5. Connecting With Mother Nature
One of the greatest benefits of outdoor exercise lies in its inherent opportunity to connect with Mother Nature and the people and places in your community. Finish your bike ride at a local coffee shop, wave hello to your neighbors as you jog the streets, or set up a weekly walking group with friends and neighbors. Exercising outdoors can help you feel grounded, deepen your connection to your environment and enhance your appreciation for the beauty around you.

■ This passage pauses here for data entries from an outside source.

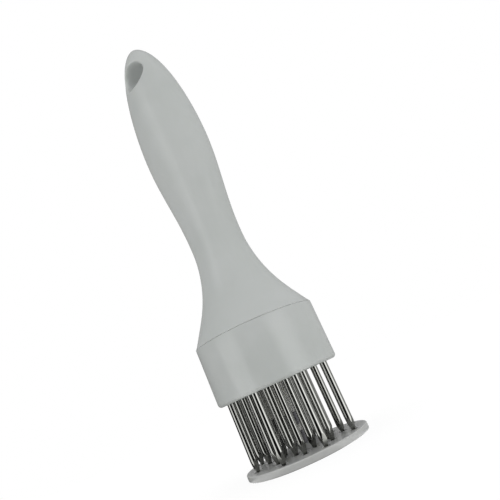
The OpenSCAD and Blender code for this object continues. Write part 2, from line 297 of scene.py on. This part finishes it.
def moulded_plastic(name, shade, light, roughness, grain):
    """Injection-moulded plastic. The mould's polish gives a soft gloss that is a little uneven, the
    melt's flow gives faint clouds of colour, and a fine grain breaks up what the face mirrors."""
    material, tree = new_material(name)
    place = add(tree, "TexCoord").outputs["Object"]
    clouds = add(tree, "TexNoise", {"Vector": place, "Scale": per_metre(CLOUD), "Detail": 3.0})
    share = add(tree, "MapRange", {"Value": clouds.outputs["Fac"], "From Min": NOISE_LOW,
                                   "From Max": NOISE_HIGH}, interpolation_type="SMOOTHSTEP")
    colour = add(tree, "Mix", {0: share.outputs["Result"], 6: linear(shade), 7: linear(light)},
                 data_type="RGBA")
    patches = add(tree, "TexNoise", {"Vector": place, "Scale": per_metre(GLOSS_PATCH),
                                     "Detail": 2.0})
    gloss = add(tree, "MapRange", {"Value": patches.outputs["Fac"], "From Min": NOISE_LOW,
                                   "From Max": NOISE_HIGH, "To Min": roughness - GLOSS_SPREAD,
                                   "To Max": roughness + GLOSS_SPREAD},
                interpolation_type="SMOOTHSTEP")
    fine = add(tree, "TexNoise", {"Vector": place, "Scale": per_metre(grain), "Detail": 2.0})
    bump = add(tree, "Bump", {"Height": fine.outputs["Fac"], "Strength": 0.12,
                              "Distance": 0.02 * MM})
    shader = add(tree, "BsdfPrincipled", {"Base Color": colour.outputs[2],
                                          "Roughness": gloss.outputs["Result"],
                                          "Normal": bump.outputs["Normal"], "IOR": 1.48,
                                          "Subsurface Weight": 0.4, "Subsurface Scale": 2.0 * MM,
                                          "Subsurface Radius": (1.0, 1.0, 0.9)})
    add(tree, "OutputMaterial", {"Surface": shader.outputs["BSDF"]})
    return material


def drawn_steel(name, colour, roughness, line, stretch, strength, metallic=1.0):
    """Steel with fine lines from drawing, grinding or turning. The lines are stretched along Z and
    are drawn wider than the real ones, which are too fine to show."""
    material, tree = new_material(name)
    place = add(tree, "TexCoord").outputs["Object"]
    along = add(tree, "Mapping", {"Vector": place, "Scale": (1.0, 1.0, 1 / stretch)})
    lines = add(tree, "TexNoise", {"Vector": along.outputs["Vector"], "Scale": per_metre(line),
                                   "Detail": 3.0})
    gloss = add(tree, "MapRange", {"Value": lines.outputs["Fac"], "From Min": 0.3, "From Max": 0.7,
                                   "To Min": roughness * 0.7, "To Max": roughness * 1.4})
    bump = add(tree, "Bump", {"Height": lines.outputs["Fac"], "Strength": strength,
                              "Distance": 0.01 * MM})
    shader = add(tree, "BsdfPrincipled", {"Base Color": linear(colour), "Metallic": metallic,
                                          "Roughness": gloss.outputs["Result"],
                                          "Normal": bump.outputs["Normal"]})
    add(tree, "OutputMaterial", {"Surface": shader.outputs["BSDF"]})
    return material


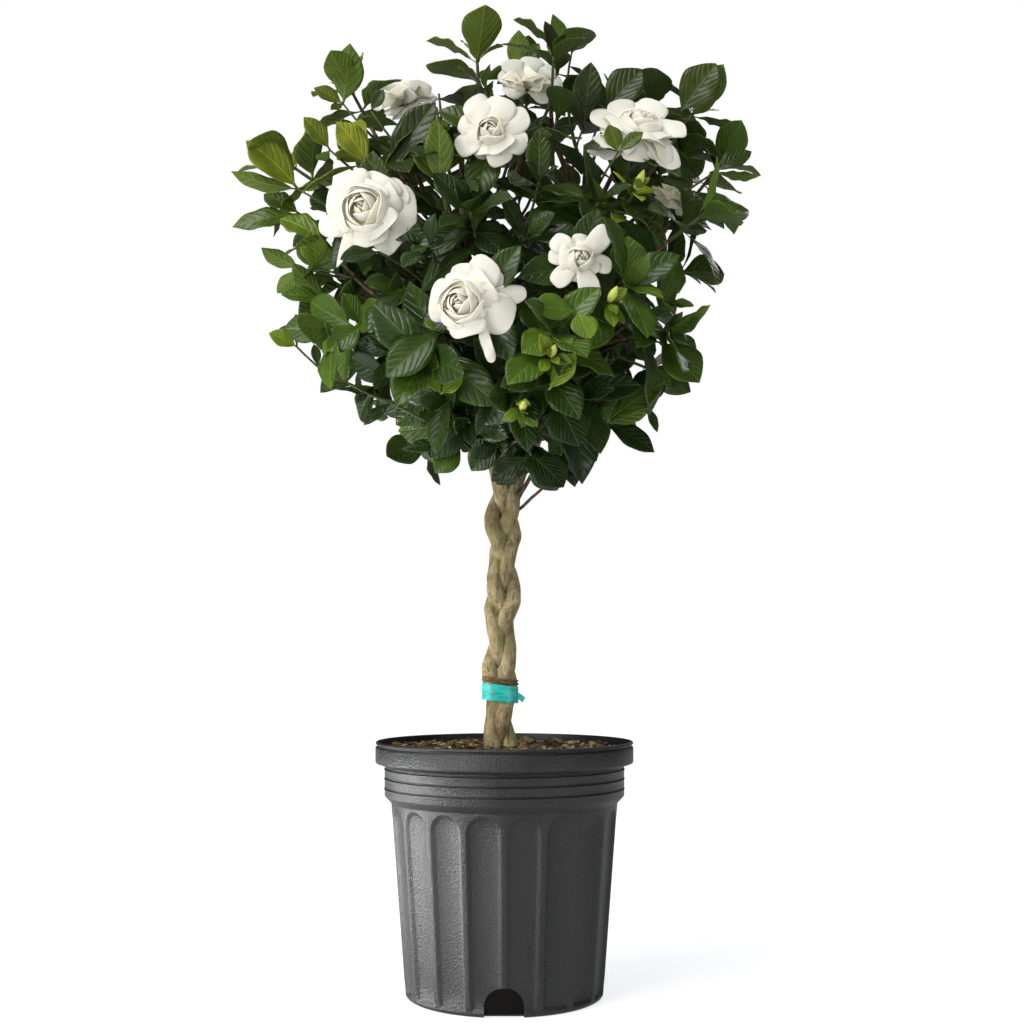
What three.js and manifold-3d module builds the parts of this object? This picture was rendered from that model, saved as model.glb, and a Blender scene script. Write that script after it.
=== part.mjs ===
// A potted gardenia trained as a small tree: a trunk of three plaited stems, a round crown of leafy
// shoots with double white flowers, a turquoise tie and a black nursery pot of potting mix.
// Millimetres, +Z up. The origin is the centre of the pot's flat underside, and the front faces -Y.
import * as THREE from "three";
import { mergeVertices } from "three/addons/utils/BufferGeometryUtils.js";
import Module from "manifold-3d";

const { PI, abs, cos, max, min, sin } = Math;
const DEG = PI / 180;
const GAP = 0.3; // clearance between pieces that touch
const CROSSING = 1e-6; // shared volume above which two pieces cross

// Pot
const POT_SIDES = 36; // two facets to each flute
const SOIL_SIDES = 18;
const RIM_RADIUS = 116.6;
const LIP_TOP = 229.8;
const BAND_RADIUS = 108.4;
const BODY_TOP_RADIUS = 102.3;
const BODY_FOOT_RADIUS = 90;
const BODY_TOP = 174;
const FOOT_CHAMFER = 3;
const FLOOR_THICKNESS = 2.5;
const WALL = 4.2; // thick enough to leave a wall behind the flutes
const BAND_WALL = 3;
const GROOVE_DEPTH = 1.4;
const GROOVE_HALF = 1.2;
const BAND_GROOVES = [188.5, 197.5];
const FLUTES = 18;
const FLUTE_DEPTH = 2.8; // at the middle of its flat floor
const FLUTE_FOOT = 4;
const FLUTE_HALF_TOP = 15.2;
const FLUTE_HALF_FOOT = 13.8;
const NOTCHES = 4;
const NOTCH_HALF = 17;
const NOTCH_HEIGHT = 26;
const NOTCH_REACH = 80; // how near the axis a drain notch comes
const CUT_REACH = 30; // how far out a cutter runs, past the pot's widest

// Soil
const SOIL_TOP = 220;
const SOIL_RELIEF = 1.6;

// Trunk: three stems plaited together, each a wave in X with a double wave in Y
const STEM_SIDES = 6;
const STEM_RADIUS = 6.3;
const STEM_FOOT = 196;
const FORK = 455; // where the plait ends and the stems part
const TRUNK_LEAN = 6; // how far the foot stands to the left of the fork
const PLAIT_PITCH = 138;
const PLAIT_STEPS = 20;
const PLAIT_WIDE = 8.8; // mean swing of a stem in X
const PLAIT_SWELL = 2.6; // how far the swing grows at a bulge
const PLAIT_DEEP = 4.6; // swing in Y
const BULGE_PITCH = 69;
const BULGE_AT = 429;

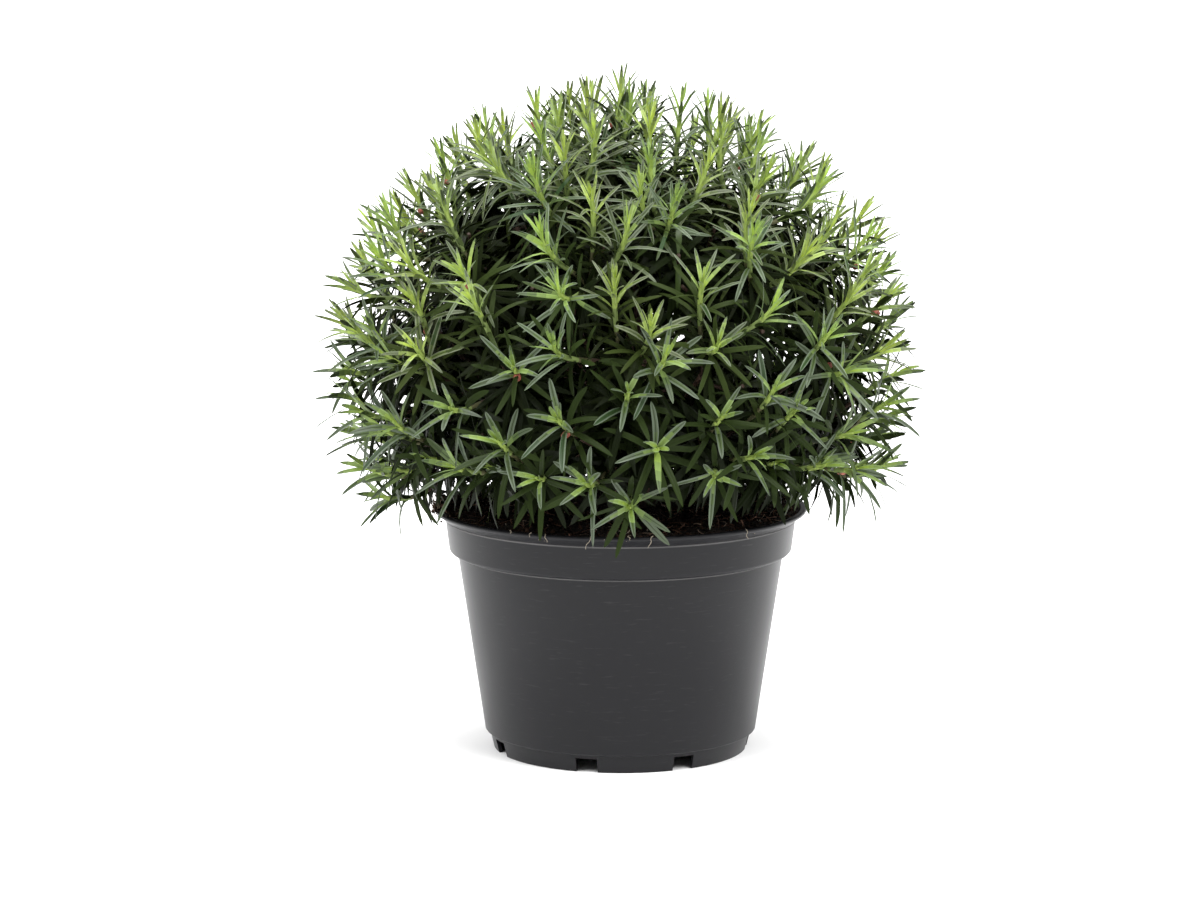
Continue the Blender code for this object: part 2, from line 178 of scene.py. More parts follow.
class PotSettings(bpy.types.PropertyGroup):
    """The nursery pot."""

    lip_radius: length("Lip radius", "Radius of the lip", POT_HIGH.x)
    height: length("Height", "Height of the lip above the ground", POT_HIGH.z)
    plastic: colour("Plastic", "Colour of the plastic", (0.0080, 0.0080, 0.0094))
    # The same pale colour also paints the highlight lines on fine rings below lip and collar
    dusty_and_highlight: colour("Dust", "Colour of the dry dust on it", (0.110, 0.108, 0.108))
    roughness: share("Roughness", "How dull the plastic is", 0.34)


class SoilSettings(bpy.types.PropertyGroup):
    """The potting soil."""

    edge_drop: length("Edge drop", "How far the soil lies below the lip at the wall", 0.0012)
    heap: length("Heap", "How far the soil rises from the wall to the middle", 0.0030)
    lump: length("Lumps", "Height of the lumps", 0.0032)
    crumbs: count("Crumbs", "How many loose crumbs lie on it", 4200)
    crumb_size: length("Crumb size", "Size of a middling crumb", 0.0019)
    fibres: count("Fibres", "How many fibres and fine roots lie on it", 460)
    grains: count("White grains", "How many white grains lie on it", 60)
    peat: colour("Peat", "Colour of the soil", (0.014, 0.010, 0.007))
    fibre: colour("Fibre", "Colour of the fibres", (0.105, 0.055, 0.034))
    straw: colour("Straw", "Colour of the dry roots and the white grains", (0.36, 0.31, 0.24))


class BarkSettings(bpy.types.PropertyGroup):
    """The bark of trunk, boughs and twigs."""

    ridge: share("Ridges", "Depth of the ridges as a share of the radius", 0.11)
    bark: colour("Bark", "Colour of the bark's ridges", (0.115, 0.060, 0.042))
    furrow: colour("Furrow", "Colour between the ridges", (0.032, 0.018, 0.014))
    twig: colour("Twig", "Colour of last year's twigs", (0.095, 0.054, 0.034))


class CrownSettings(bpy.types.PropertyGroup):
    """How the shoots branch."""

    shoots: count("Shoots", "How many shoots reach the outline", 218)
    seed: count("Seed", "Seed of the branching", 11)
    lift: share("Lift", "How far the low shoots turn up towards the light", 0.38)
    lift_above: share("Lift above", "How much further the high shoots turn up", 0.14)
    tuft: length("Tuft", "How far the youngest leaves stand out beyond the stem", 0.0132)
    fork_depth: length("Fork depth", "How far below their tips the shoots part", 0.058)
    group: count("Shoots in a group", "About how many shoots part at one branchlet", 4)
    inner: count("Inner shoots", "How many old shoots each branchlet keeps inside the crown", 7)


class LeafSettings(bpy.types.PropertyGroup):
    """Sizes and colours of the leaves."""

    leaf_length: length("Length", "Length of a full-grown leaf", 0.0300)
    leaf_width: length("Width", "Width of a full-grown leaf", 0.0030)
    spacing: length("Spacing", "Stem between two full-grown leaves", 0.00158)
    lime: colour("Lime", "Foot of the youngest leaves", (0.370, 0.490, 0.075))
    fresh: colour("Fresh", "Young leaves", (0.225, 0.305, 0.080))
    green: colour("Green", "Leaves of this spring", (0.088, 0.126, 0.040))
    deep: colour("Deep", "Full-grown leaves", (0.040, 0.060, 0.015))
    moss: colour("Moss", "Full-grown leaves, greener", (0.026, 0.058, 0.016))
    grey: colour("Grey", "Full-grown leaves with a grey bloom", (0.084, 0.105, 0.058))
    # Painted shade: leaves lying deep below the crown's outline get this near-black, whatever their age; the half
    # shade is mixed from it and the deep colour
    shade: colour("Shade", "Old leaves inside the crown", (0.008, 0.012, 0.003))
    # Painted sheen: the paler margins given to leaves out of the painted shade
    edge_sheen_fresh: colour("Young edge", "Edges of young leaves", (0.300, 0.400, 0.140))
    edge: colour("Edge", "Edges of full-grown leaves", (0.128, 0.156, 0.100))
    # Painted shade: a darker middle strip for the shade in the midrib's groove
    rib_shade: colour("Rib", "Middle of a full-grown leaf", (0.028, 0.044, 0.012))


class BudSettings(bpy.types.PropertyGroup):
    """The small red-brown buds."""

    buds: count("Buds", "How many buds sit on the shoots", 28)
    bud_length: length("Length", "Length of a bud", 0.0056)
    red: colour("Red", "Colour of the bud's scales", (0.36, 0.105, 0.070))


# Materials
class Field:
    """A value that varies over a surface. Python's operators add Math nodes."""

    def __init__(self, finish, socket):
        self.finish = finish
        self.socket = socket

    def maths(self, operation, *values):
        return self.finish.node("ShaderNodeMath", {"operation": operation}, dict(enumerate(values)))

    def __add__(self, other):
        return self.maths("ADD", self, other)

    def __radd__(self, other):
        return self.maths("ADD", other, self)

    def __sub__(self, other):
        return self.maths("SUBTRACT", self, other)

    def __rsub__(self, other):
        return self.maths("SUBTRACT", other, self)

    def __mul__(self, other):
        return self.maths("MULTIPLY", self, other)

    def __rmul__(self, other):
        return self.maths("MULTIPLY", other, self)

    def clipped(self, low, high):
        """0 below low, 1 above high, even between."""
        values = {"Value": self, "From Min": low, "From Max": high}
        return self.finish.node("ShaderNodeMapRange", {"clamp": True}, values)


class Finish:
    """One material and the nodes behind its Principled shader."""

    MIX_FACTOR, MIX_A, MIX_B, MIX_RESULT = 0, 6, 7, 2

    def __init__(self, name):
        self.material = bpy.data.materials.new(name)
        self.material.use_nodes = True
        self.tree = self.material.node_tree
        self.shader = self.tree.nodes["Principled BSDF"]

    def node(self, kind, settings=None, values=None, output=0):
        node = self.tree.nodes.new(kind)
        for key, value in (settings or {}).items():
            setattr(node, key, value)
        for key, value in (values or {}).items():
            self.feed(node.inputs[key], value)
        return Field(self, node.outputs[output])

    def feed(self, socket, value):
        if isinstance(value, Field):
            self.tree.links.new(value.socket, socket)
        else:
            socket.default_value = value

    def surface(self, **values):
        """Sets the Principled shader's sockets, named with _ for a space."""
        for key, value in values.items():
            self.feed(self.shader.inputs[key.replace("_", " ")], value)
        return self.material

    def place(self, scale=(1.0, 1.0, 1.0)):
        """Places on the object in metres, stretched."""
        spot = self.node("ShaderNodeTexCoord", output="Object")
        return self.node("ShaderNodeMapping", None, {"Vector": spot, "Scale": scale})

    def grain(self, place, scale, detail=4.0, roughness=0.55):
        values = {"Vector": place, "Scale": scale, "Detail": detail, "Roughness": roughness}
        return self.node("ShaderNodeTexNoise", None, values)

    def blend(self, factor, one, other):
        """A colour from one to other."""
        values = {self.MIX_FACTOR: factor, self.MIX_A: one, self.MIX_B: other}
        return self.node("ShaderNodeMix", {"data_type": "RGBA"}, values, self.MIX_RESULT)

    def bump(self, height, strength, distance):
        values = {"Height": height, "Strength": strength, "Distance": distance}
        return self.node("ShaderNodeBump", None, values)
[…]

Outdoor Exercise Precautions
Not all outdoor spaces are suitable for exercise. Traffic, weather conditions and safety are all things to consider before heading outdoors. Carefully assess your outdoor space to find a setting that is safe and meets your exercise needs. Depending on the conditions, sunscreen, a hat, warm clothes or protective rain gear may be necessary.
Get Out and Go!
Don’t let the prospect of outdoor activity scare you. If you’re new to exercise or just getting back into it, start with short exercise sessions and lighter intensity. Even five minutes will do. Whether it’s completing a circuit workout at your local park, mountain biking through nearby trails, or walking your kids to the bus, any movement counts. All you have to do it get out and go!